EU vote shows carbon pricing not dead yet

The carbon price in Europe surged last night on a belated 'yes' vote for backloading, but there are still hurdles to jump before the EU (and therefore future Australian) carbon price outlook improves materially.

Yesterday the European Union’s parliament voted in favour of a proposal aimed at reviving the flagging EU carbon market (For: 344, Against: 311), after previously rejecting a similar proposal in April.

It led the price of EU carbon allowances to rise in yesterday’s trading by 9 per cent to €4.67 or $A6.67.  This was on top of earlier rises in the lead-up to the vote as the market priced-in an expectation of a ‘yes’ vote.

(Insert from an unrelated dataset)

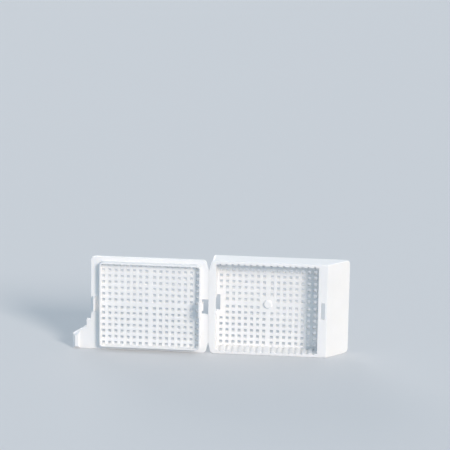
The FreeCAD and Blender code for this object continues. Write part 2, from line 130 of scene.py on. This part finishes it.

This proposal, commonly referred to as ‘backloading’, will involve withholding the sale of 900 million emission allowances over the next few years, and then returning them into the market towards the latter years of 2020. 

However, for the measure to be implemented, it still needs to receive approval from the European Council (the government ministers for each member country of the EU).

The EU’s emissions trading scheme is currently suffering from a very large oversupply of emissions allowances, thanks to Europe’s deep recession. This has led to carbon prices slumping to such low levels that they become almost irrelevant to investment decisions in carbon intensive sectors such as power supply.  

In a normal physical commodity market like metals or grains, when there is a large oversupply and prices plummet, firms curtail production. However government-designers of the EU carbon market, as well as the Australian scheme, failed to incorporate in-built features that would act to automatically mimic these self-adjusting features of normal commodity markets. The end result is prices can plummet in quite a volatile manner once an oversupply is reached, and then become stuck. 

This backloading proposal, by reducing the level of new allowance supply in the short-term, aims to temporarily address this shortcoming.  However because the issuance of allowances has merely been delayed, rather than permanently withdrawn, the carbon market is still stuck with a large, long-term oversupply. 

Consequently carbon prices are still not expected to rise to levels that would provide a strong incentive for investment in low carbon technology.

For the backloading proposal to be implemented it still needs at least 255 of the 345 votes held by member countries (votes per country are listed at bottom) in the European Council. 

Energy ministers of countries representing 180 votes issued a joint statement a few days ago strongly supportive of the EU ETS and backloading (Denmark, Estonia, Finland, France, Germany, Italy, The Netherlands, Portugal, Slovenia, Slovakia, Sweden and the UK were signatories).

The statement argued the EU carbon price is too low, stating:

“We remain deeply concerned that the ETS as currently designed cannot provide the price signals needed to stimulate the low carbon investment needed now, because the supply of allowances substantially outstrips demand, leading to a very low carbon price. This also threatens the credibility of carbon markets as the most flexible, cost-effective way to achieve emissions reductions.”

Importantly it argued in favour of more permanent solutions beyond backloading to address the oversupply of allowances and low carbon prices,

“Targeted interventions may be necessary and we are convinced that only through proper structural reform and by giving investors a clear signal on Europe's low carbon ambition beyond 2020 can the EU ETS be restored to its original purpose of driving down carbon emissions and stimulating low carbon investments.”

However there is resistance to reform of the EU ETS, from Poland in particular. 

This parliamentary vote, on top of Obama’s recent commitments and China commencing its pilot emissions trading schemes represents a very positive development. But hurdles still remain before the European and therefore the Australian carbon price outlook materially improves.